Trusting Behavior Following a Violation of Trust: The Immunization Effect of Control System Transparency

2017 
Customer-supplier relationships depend in a crucial way on the trust that the customer has in the supplier. We propose that two supplier internal control (IC) design choices – type of IC and transparency of the IC to the customer – interact to affect a supplier’s ability to build and maintain customer trust. In a 12-round 2x2 laboratory experiment employing a repeated trust game, we examine the impact of supplier IC type and IC transparency on customer trust and trusting behavior across three phases of the customer-supplier relationship: (1) a trust formation phase, (2) a trust violation phase, and (3) a post-violation trust repair phase. We manipulate supplier IC type based on whether the IC results in supplier service that exceeds customer expectations (e.g., customer satisfaction performance incentives) or whether the IC results in service that falls short of customer expectations (e.g., budgetary controls). We manipulate IC transparency as high or low. We find that supplier ICs resulting in service that exceeds customer expectations during the trust formation phase of the relationship engender greater customer trusting behavior than ICs that result in service that falls short of customer expectations.
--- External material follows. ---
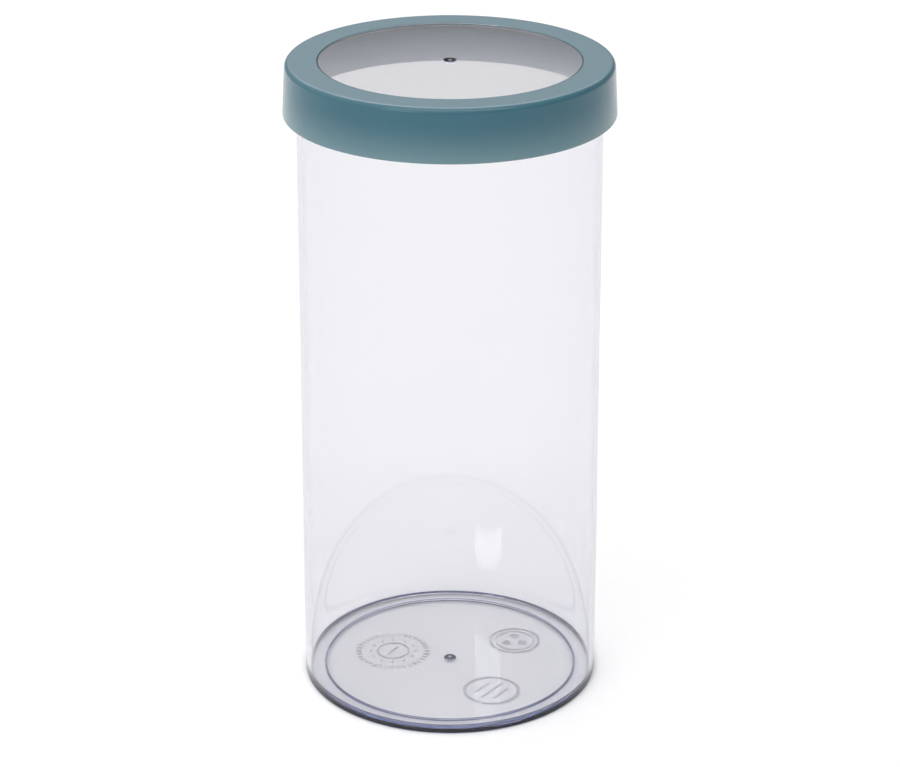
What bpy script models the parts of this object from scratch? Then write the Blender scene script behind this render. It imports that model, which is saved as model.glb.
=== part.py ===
"""A round clear storage canister with a push-on collar lid. Run in Blender 4.5; metres, +Z up.

The jar is one moulding, open at the top. The lid is a coloured collar that holds a clear window and a
soft sealing ring, and lifts straight off. Every piece is a turned solid about the Z axis, and the
origin is the centre of the foot on the surface that the canister stands on.
"""

import math

import bmesh
import bpy

MM = 0.001
SEGMENTS = 64  # facets round every turned piece
FIT_GAP = 0.3 * MM  # air between pieces that touch on the real object

# Jar
JAR_FOOT_RADIUS = 57.0 * MM  # outside, just above the foot's rounded edge
JAR_NECK_RADIUS = 56.05 * MM  # outside, where the lid's skirt ends
JAR_WALL = 1.9 * MM
JAR_FLOOR = 1.4 * MM
JAR_RIM_HEIGHT = 242.3 * MM
FOOT_EDGE_RADIUS = 0.6 * MM
FOOT_RING_INNER_RADIUS = 49.3 * MM
FOOT_RECESS = 0.8 * MM  # how far the floor's underside lies above the foot
FOOT_RECESS_RUN = 0.55 * MM  # how far in the slope round the recess goes
FLOOR_CORNER_RADIUS = 1.5 * MM
RIM_ROUNDING = 0.6 * MM

# Lid
LID_HEIGHT = 247.0 * MM  # top face of the collar
SKIRT_LOW = 227.3 * MM
SKIRT_OUTER_RADIUS = 61.0 * MM
SKIRT_INNER_RADIUS = 59.2 * MM
SHOULDER_OUTER_RADIUS = 59.9 * MM
SHOULDER_RADIUS = 2.0 * MM
SKIRT_EDGE_RADIUS = 0.6 * MM
COLLAR_THICKNESS = 2.2 * MM
COLLAR_BORE_RADIUS = 58.2 * MM  # inside the skirt, at its top
WINDOW_OPENING_RADIUS = 48.2 * MM
WINDOW_LIP = 1.0 * MM  # the collar's thickness over the window's ledge
REBATE_RADIUS = 51.2 * MM  # inside the rib, where the ledge sits
SEAL_RIB_THICKNESS = 0.7 * MM
SEAL_RIB_DEPTH = 1.5 * MM

# Window
WINDOW_RECESS = 0.2 * MM  # how far its face lies below the collar's
WINDOW_THICKNESS = 2.0 * MM

# Sealing ring
SEAL_INNER_RADIUS = 53.6 * MM
SEAL_OUTER_RADIUS = 57.8 * MM
SEAL_LIP_LOW = 240.6 * MM  # the lip that hangs round the outside of the jar's neck and grips it
SEAL_ROUNDING = 0.5 * MM


def clear_scene():
    for obj in list(bpy.data.objects):
        bpy.data.objects.remove(obj, do_unlink=True)


def plastic(name, color, roughness, transmission=0.0, ior=1.5):
    material = bpy.data.materials.new(name)
    material.use_nodes = True
    shader = material.node_tree.nodes["Principled BSDF"]
    shader.inputs["Base Color"].default_value = (*color, 1.0)
    shader.inputs["Roughness"].default_value = roughness
    shader.inputs["Metallic"].default_value = 0.0
    shader.inputs["IOR"].default_value = ior
    shader.inputs["Transmission Weight"].default_value = transmission
    return material


def arc(center, radius, start, end, steps):
    """Points (r, z) along an arc, with its angles in degrees from +R towards +Z."""
    points = []
    for i in range(steps + 1):
        angle = math.radians(start + (end - start) * i / steps)
        points.append((center[0] + radius * math.cos(angle), center[1] + radius * math.sin(angle)))
    return points


def turned(name, profile, material, closed):
    """A solid of revolution about Z. A profile that isn't closed starts and ends on the axis."""
    shape = bmesh.new()
    verts = [shape.verts.new((r, 0.0, z)) for r, z in profile]
    edges = [shape.edges.new(pair) for pair in zip(verts, verts[1:])]
    if closed:
        edges.append(shape.edges.new((verts[-1], verts[0])))
    bmesh.ops.spin(
        shape,
        geom=verts + edges,
        cent=(0, 0, 0),
        axis=(0, 0, 1),
        angle=math.tau,
        steps=SEGMENTS,
        use_merge=True,
    )
    bmesh.ops.remove_doubles(shape, verts=shape.verts, dist=1e-6)
    bmesh.ops.recalc_face_normals(shape, faces=shape.faces)
    mesh = bpy.data.meshes.new(name)
    shape.to_mesh(mesh)
    shape.free()
    mesh.materials.append(material)
    mesh.shade_smooth()
    mesh.set_sharp_from_angle(angle=math.radians(35))
    obj = bpy.data.objects.new(name, mesh)
    bpy.context.scene.collection.objects.link(obj)
    return obj


def jar_body():
    """Foot ring, tall wall and plain rounded rim, hollow from the rim to the floor."""
    foot_center = (JAR_FOOT_RADIUS - FOOT_EDGE_RADIUS, FOOT_EDGE_RADIUS)
    inner_foot_radius = JAR_FOOT_RADIUS - JAR_WALL
    inner_neck_radius = JAR_NECK_RADIUS - JAR_WALL
    floor_height = FOOT_RECESS + JAR_FLOOR
    corner_center = (inner_foot_radius - FLOOR_CORNER_RADIUS, floor_height + FLOOR_CORNER_RADIUS)
    outside = [(0.0, FOOT_RECESS), (FOOT_RING_INNER_RADIUS - FOOT_RECESS_RUN, FOOT_RECESS)]
    outside += [(FOOT_RING_INNER_RADIUS, 0.0)]
    outside += arc(foot_center, FOOT_EDGE_RADIUS, -90, 0, 4)
    outside += [(JAR_NECK_RADIUS, SKIRT_LOW)]
    rim = arc((JAR_NECK_RADIUS - RIM_ROUNDING, JAR_RIM_HEIGHT - RIM_ROUNDING), RIM_ROUNDING, 0, 90, 2)
    rim += arc((inner_neck_radius + RIM_ROUNDING, JAR_RIM_HEIGHT - RIM_ROUNDING), RIM_ROUNDING, 90, 180, 2)
    inside = [(inner_neck_radius, SKIRT_LOW)]
    inside += arc(corner_center, FLOOR_CORNER_RADIUS, 0, -90, 4)
    inside += [(0.0, floor_height)]
    material = plastic("clear_jar_plastic", (0.93, 0.94, 0.96), 0.03, transmission=1.0, ior=1.57)
    return turned("jar_body", outside + rim + inside, material, closed=False)


def lid_ring():
    """The collar: a flat top face, a rounded shoulder, and a skirt that flares a little to its edge."""
    shoulder_center = (SHOULDER_OUTER_RADIUS - SHOULDER_RADIUS, LID_HEIGHT - SHOULDER_RADIUS)
    edge_center = (SKIRT_OUTER_RADIUS - SKIRT_EDGE_RADIUS, SKIRT_LOW + SKIRT_EDGE_RADIUS)
    underside = LID_HEIGHT - COLLAR_THICKNESS
    rib_low = underside - SEAL_RIB_DEPTH
    rib_outer = REBATE_RADIUS + SEAL_RIB_THICKNESS
    profile = [(WINDOW_OPENING_RADIUS, LID_HEIGHT)]
    profile += arc(shoulder_center, SHOULDER_RADIUS, 90, 0, 5)
    profile += arc(edge_center, SKIRT_EDGE_RADIUS, 0, -90, 3)
    profile += [(SKIRT_INNER_RADIUS, SKIRT_LOW), (COLLAR_BORE_RADIUS, underside)]
    profile += [(rib_outer, underside), (rib_outer, rib_low), (REBATE_RADIUS, rib_low)]
    profile += [(REBATE_RADIUS, LID_HEIGHT - WINDOW_LIP), (WINDOW_OPENING_RADIUS, LID_HEIGHT - WINDOW_LIP)]
    material = plastic("teal_lid_plastic", (0.10, 0.22, 0.27), 0.35)
    return turned("lid_ring", profile, material, closed=True)


def lid_window():
    """A clear disc that fills the collar's opening from below, with a ledge that sits in the rebate."""
    face = LID_HEIGHT - WINDOW_RECESS
    back = face - WINDOW_THICKNESS
    radius = WINDOW_OPENING_RADIUS - FIT_GAP
    ledge_radius = REBATE_RADIUS - FIT_GAP
    ledge_top = LID_HEIGHT - WINDOW_LIP - FIT_GAP
    profile = [(0.0, face), (radius - FIT_GAP, face), (radius, face - FIT_GAP), (radius, ledge_top)]
    profile += [(ledge_radius, ledge_top), (ledge_radius, back), (0.0, back)]
    material = plastic("clear_window_plastic", (0.93, 0.94, 0.96), 0.04, transmission=1.0, ior=1.57)
    return turned("lid_window", profile, material, closed=False)


def lid_seal():
    """A soft ring under the collar: a flat flange on the jar's rim, and a lip round the outside of the neck."""
    high = LID_HEIGHT - COLLAR_THICKNESS - FIT_GAP
    low = JAR_RIM_HEIGHT + FIT_GAP
    lip_inner = JAR_NECK_RADIUS + FIT_GAP
    lip_round = (SEAL_OUTER_RADIUS - lip_inner) / 2
    profile = arc((SEAL_OUTER_RADIUS - SEAL_ROUNDING, high - SEAL_ROUNDING), SEAL_ROUNDING, 90, 0, 2)
    profile += arc((lip_inner + lip_round, SEAL_LIP_LOW + lip_round), lip_round, 0, -180, 6)
    profile += [(lip_inner, low), (SEAL_INNER_RADIUS, low), (SEAL_INNER_RADIUS, high)]
    material = plastic("soft_seal", (0.06, 0.09, 0.10), 0.55)
    return turned("lid_seal", profile, material, closed=True)


def main():
    clear_scene()
    jar_body()
    lid_origin = bpy.data.objects.new("lid_axis", None)
    bpy.context.scene.collection.objects.link(lid_origin)
    for piece in (lid_ring(), lid_window(), lid_seal()):
        piece.parent = lid_origin


main()
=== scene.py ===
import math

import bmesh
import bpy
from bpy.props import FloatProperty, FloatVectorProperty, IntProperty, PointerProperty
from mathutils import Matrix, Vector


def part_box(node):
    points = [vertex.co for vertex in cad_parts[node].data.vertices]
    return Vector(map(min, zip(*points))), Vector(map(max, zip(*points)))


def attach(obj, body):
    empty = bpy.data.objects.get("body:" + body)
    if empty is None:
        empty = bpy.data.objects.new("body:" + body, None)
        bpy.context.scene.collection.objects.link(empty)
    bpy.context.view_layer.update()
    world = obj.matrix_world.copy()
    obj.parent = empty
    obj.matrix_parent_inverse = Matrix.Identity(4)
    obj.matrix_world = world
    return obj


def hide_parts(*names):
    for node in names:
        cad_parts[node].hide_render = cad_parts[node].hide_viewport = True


bl_info = {
    "name": "Storage Canister",
    "version": (1, 0, 0),
    "blender": (4, 5, 0),
    "location": "3D View > Sidebar > Canister",
    "description": "Builds a clear storage canister with a coloured collar lid around its packed frame",
    "category": "Object",
}

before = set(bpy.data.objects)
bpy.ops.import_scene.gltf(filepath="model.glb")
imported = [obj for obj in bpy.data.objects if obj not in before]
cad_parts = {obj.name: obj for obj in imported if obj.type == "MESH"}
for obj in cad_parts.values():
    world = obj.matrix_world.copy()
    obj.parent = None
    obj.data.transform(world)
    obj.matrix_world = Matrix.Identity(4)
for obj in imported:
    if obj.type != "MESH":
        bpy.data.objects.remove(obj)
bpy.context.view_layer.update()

MM = 0.001
FADE = 0.1 * MM  # width over which one tint changes into the next
JAR_LOW, JAR_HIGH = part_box("jar_body")
RING_LOW, RING_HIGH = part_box("lid_ring")
WINDOW_LOW, WINDOW_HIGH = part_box("lid_window")
SEAL_LOW, SEAL_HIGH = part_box("lid_seal")


# ---------------------------------------------------------------- shared modelling


def link(name, mesh):
    """A new object in the scene, with this mesh."""
    obj = bpy.data.objects.new(name, mesh)
    bpy.context.scene.collection.objects.link(obj)
    return obj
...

However, we also find that the difference in customer trusting behavior between these two types of supplier ICs is smaller when IC transparency is high as compared to when transparency is low. Further, while a significant trust violation damages customer trusting behavior regardless of the supplier IC employed, we find the least amount of damage to trusting behavior from a trust violation when the customer is exposed to prior repeated IC-induced service disappointments and the presence of the IC was transparent. We refer to this as the IC transparency “immunization effect.” This difference in trusting behavior between IC types persists through the post-violation trust repair phase. This study contributes to prior research by examining the effects of differences in supplier ICs on customer trusting behavior throughout the trust environment phases of the supplier-customer relationship.